Habe leider wenig zeit, deshalb mal ein kurz Überblick.

Alles in allem ist nichts davon wirklich gut.

600€ sind eine, wie ich finde schon gute Basis für eine Gamer PC.

Allerdings, und da werden mir wohl so einige, viele hier zustimmen, bau dir das System selbst zusammen.
So vermeidest du Luschen in den Komplettangeboten und kannst für das jeweilige Geld die Hardware Perlen raussuchen.

Leider fällt da eine Finanzierung meistens weg.
Auch solltest du wissen wie man einen Rechner zusammen baut, oder Freunde haben die das können.

Vorteil: Sowas wie DvD  und Festplatte könntest du meistens weiter benutzen.
Eventuell sogar das Netzteil und Extra Soundkarte, u.s.w.
Und da es ein neuer sein soll, so kannst du doch auch dein altes OS weiter benutzen.
Ansonsten, auch wenn hier einige was gegen haben. Windows 8 ist billiger als alle Vorgänger bisher. Also daran sollte es nicht liegen.


So, das mal als Kurz Vorschlag.


----------



## TMADeviant (17. April 2013)

hmm könntest du mir einen vorschlag machen für einen selbstzusammengebauten PC?


----------



## Herbboy (17. April 2013)

MUSS windows denn dabei sein? Wenn Du selber noch ein windows autreiben kannst, kriegst Du für 600€ nämlich was VIEL besseres selber zusammengestelltes - um die 500€ ohne Windows sind nämlich die Grenze für einen absoluten Einsteiger-PC, da wären 100€ Budget für die Hardware halt schon echt viel. zB bei Hardwareversand.de kann man für 20€ den PC auch nach Wunsch zusammenbauen lassen. hardwareversand.de - Konfigurieren Sie Ihren Wunsch-PC

Wegen Ratenzahlung: bei zB Saturn&co hast Du ja oft "Null Prozent"; dafür kosten die PCs aber auch deutlich mehr, als die eigentlich wert sind. Und bei anderen Shops zahlst Du dann halt ca 10-15% auf den Kaufpreis drauf - da ist es billiger, wenn Du Dein Konto überziehst, da Du da ja dann sicher nicht ein ganzes jahr mit den vollen 600€ im Minus sein wirst, oder? 
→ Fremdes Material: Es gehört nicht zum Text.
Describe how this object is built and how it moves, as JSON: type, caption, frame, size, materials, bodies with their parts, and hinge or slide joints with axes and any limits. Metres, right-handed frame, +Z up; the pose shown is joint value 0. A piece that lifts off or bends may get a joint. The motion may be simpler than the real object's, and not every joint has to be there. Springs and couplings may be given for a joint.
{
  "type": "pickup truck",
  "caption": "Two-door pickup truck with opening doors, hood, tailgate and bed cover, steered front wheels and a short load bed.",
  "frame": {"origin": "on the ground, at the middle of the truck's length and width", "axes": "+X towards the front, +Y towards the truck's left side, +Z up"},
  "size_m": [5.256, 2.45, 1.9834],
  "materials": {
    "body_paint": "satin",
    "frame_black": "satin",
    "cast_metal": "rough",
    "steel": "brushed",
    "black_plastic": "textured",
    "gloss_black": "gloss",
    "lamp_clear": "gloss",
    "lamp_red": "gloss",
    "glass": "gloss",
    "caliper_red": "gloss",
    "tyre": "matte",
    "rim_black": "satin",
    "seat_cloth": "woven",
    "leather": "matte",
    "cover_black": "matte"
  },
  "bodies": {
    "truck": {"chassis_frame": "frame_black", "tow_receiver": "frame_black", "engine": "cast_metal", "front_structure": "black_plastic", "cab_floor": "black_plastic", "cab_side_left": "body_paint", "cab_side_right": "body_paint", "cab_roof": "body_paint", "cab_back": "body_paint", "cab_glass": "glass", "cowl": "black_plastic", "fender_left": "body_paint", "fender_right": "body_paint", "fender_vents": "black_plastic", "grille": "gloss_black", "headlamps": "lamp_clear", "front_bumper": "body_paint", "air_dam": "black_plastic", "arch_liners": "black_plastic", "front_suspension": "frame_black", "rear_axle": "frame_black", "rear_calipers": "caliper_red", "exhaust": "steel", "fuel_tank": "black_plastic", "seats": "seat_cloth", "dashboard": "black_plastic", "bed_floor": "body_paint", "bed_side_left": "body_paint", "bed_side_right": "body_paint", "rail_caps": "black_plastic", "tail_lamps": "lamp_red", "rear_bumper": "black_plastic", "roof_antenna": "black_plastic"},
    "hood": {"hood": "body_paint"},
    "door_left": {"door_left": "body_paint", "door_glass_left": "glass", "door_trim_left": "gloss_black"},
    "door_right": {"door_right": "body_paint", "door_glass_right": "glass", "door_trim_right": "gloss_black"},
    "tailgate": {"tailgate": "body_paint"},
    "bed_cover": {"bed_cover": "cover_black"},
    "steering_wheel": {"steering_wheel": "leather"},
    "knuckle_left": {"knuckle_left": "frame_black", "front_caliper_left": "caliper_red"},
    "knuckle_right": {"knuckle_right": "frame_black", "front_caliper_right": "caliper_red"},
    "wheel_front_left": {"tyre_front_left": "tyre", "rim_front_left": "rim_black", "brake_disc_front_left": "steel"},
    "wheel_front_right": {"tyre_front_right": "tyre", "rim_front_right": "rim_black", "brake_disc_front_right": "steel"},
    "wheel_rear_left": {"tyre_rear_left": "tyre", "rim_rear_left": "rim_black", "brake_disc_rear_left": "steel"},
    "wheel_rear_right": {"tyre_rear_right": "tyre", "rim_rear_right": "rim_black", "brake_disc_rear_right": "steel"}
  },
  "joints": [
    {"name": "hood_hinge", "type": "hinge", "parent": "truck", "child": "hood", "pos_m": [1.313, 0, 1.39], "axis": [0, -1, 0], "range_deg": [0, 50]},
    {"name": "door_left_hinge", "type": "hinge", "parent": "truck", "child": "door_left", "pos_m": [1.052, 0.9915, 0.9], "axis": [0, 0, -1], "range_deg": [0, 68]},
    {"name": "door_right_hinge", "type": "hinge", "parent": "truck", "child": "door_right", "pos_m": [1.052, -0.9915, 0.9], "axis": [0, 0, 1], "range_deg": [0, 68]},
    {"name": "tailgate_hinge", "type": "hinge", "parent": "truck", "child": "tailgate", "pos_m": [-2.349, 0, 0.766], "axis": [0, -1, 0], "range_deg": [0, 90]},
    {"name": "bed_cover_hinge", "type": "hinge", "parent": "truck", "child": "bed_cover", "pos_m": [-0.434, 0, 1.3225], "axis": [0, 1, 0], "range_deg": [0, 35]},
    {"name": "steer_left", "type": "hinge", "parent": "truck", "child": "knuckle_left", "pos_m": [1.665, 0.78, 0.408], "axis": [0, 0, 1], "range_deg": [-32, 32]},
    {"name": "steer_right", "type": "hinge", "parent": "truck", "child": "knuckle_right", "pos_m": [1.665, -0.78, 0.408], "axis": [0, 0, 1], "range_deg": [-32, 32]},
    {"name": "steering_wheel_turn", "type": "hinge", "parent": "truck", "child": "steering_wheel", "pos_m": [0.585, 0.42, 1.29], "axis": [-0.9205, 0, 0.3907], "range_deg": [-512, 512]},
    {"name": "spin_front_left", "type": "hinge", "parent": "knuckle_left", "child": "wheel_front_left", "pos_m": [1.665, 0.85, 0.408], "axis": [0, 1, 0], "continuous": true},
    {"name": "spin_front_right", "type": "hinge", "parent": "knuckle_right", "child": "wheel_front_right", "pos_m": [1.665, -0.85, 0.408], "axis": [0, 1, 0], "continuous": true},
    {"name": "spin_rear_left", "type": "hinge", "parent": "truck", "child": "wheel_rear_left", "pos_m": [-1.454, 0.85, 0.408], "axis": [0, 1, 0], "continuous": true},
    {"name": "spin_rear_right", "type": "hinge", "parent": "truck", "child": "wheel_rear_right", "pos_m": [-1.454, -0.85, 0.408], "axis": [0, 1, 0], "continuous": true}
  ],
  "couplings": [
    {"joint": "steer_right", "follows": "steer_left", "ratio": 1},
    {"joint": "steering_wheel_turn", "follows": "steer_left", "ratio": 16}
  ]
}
Im Bildanhang ein PC für ca 500€ - besser geht es für das Geld meiner Meinung nach nicht, was die Spieleleistung angeht. Ne WLAN-Karte oder ein Stick kostet dann nochmal 10-30€. Dann hast Du genug über für eine win7 oder win8 Lizenz. Und falls Du irgendwo ein windows selber auftreiben kannst und doch 600€ nur für die Hardware ausgeben kannst: nimm dann am besten als Grafikkarte eine AMD 7870 (ca 200€) oder sogar 7950 (250€) , und beizeiten rüstetst Du dann die CPU auf. ODER als CPU nen i5-3470 nehmen, wobei dann wiederum "nur" eine GTX 650 Ti die CPU nicht ausreizen wird.
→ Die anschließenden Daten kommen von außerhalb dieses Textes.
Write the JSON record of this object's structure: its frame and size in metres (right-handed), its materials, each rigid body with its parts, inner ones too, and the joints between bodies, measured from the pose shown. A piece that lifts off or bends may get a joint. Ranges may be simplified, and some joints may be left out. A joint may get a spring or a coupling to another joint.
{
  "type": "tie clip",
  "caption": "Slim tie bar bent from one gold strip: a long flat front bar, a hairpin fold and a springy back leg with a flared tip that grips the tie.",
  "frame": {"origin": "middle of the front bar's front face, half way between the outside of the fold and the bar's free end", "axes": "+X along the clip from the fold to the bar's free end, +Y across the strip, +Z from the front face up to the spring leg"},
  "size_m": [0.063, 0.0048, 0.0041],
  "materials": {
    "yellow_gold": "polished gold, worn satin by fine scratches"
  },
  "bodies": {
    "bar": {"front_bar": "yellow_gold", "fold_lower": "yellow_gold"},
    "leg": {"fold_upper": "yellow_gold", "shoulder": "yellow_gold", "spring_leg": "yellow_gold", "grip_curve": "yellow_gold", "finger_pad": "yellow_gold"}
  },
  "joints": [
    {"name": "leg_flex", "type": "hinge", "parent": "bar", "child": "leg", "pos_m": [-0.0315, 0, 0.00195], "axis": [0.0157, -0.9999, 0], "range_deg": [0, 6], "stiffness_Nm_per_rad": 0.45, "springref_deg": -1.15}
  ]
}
Ein Zwischending, also für CPU und GRaka je 50€ mehr ausgeben, falls Du 600€ nur für die Hardware hättest, kann man da leider nciht empfehlen, da eine CPU für 50€ mehr als der G2120 nicht wirklich lohnenswert besser in Spielen ist, sondern eben erst ein i5-3470, der aber eben knapp 100€ Aufpreis kostet.


----------



## TMADeviant (17. April 2013)

was ist der unterschied zwischen dem und den anderen mainboards?

wäre es besser vllt den
i5-3470 oder i5-3350P und 2x4gb ram zu nehmen? denn meiner meinung nach sind 4 doch wenig
wäre dann bei etwa 560€ ohne Festplatte
wie teuer wäre denn so eine 500gb Festplatte?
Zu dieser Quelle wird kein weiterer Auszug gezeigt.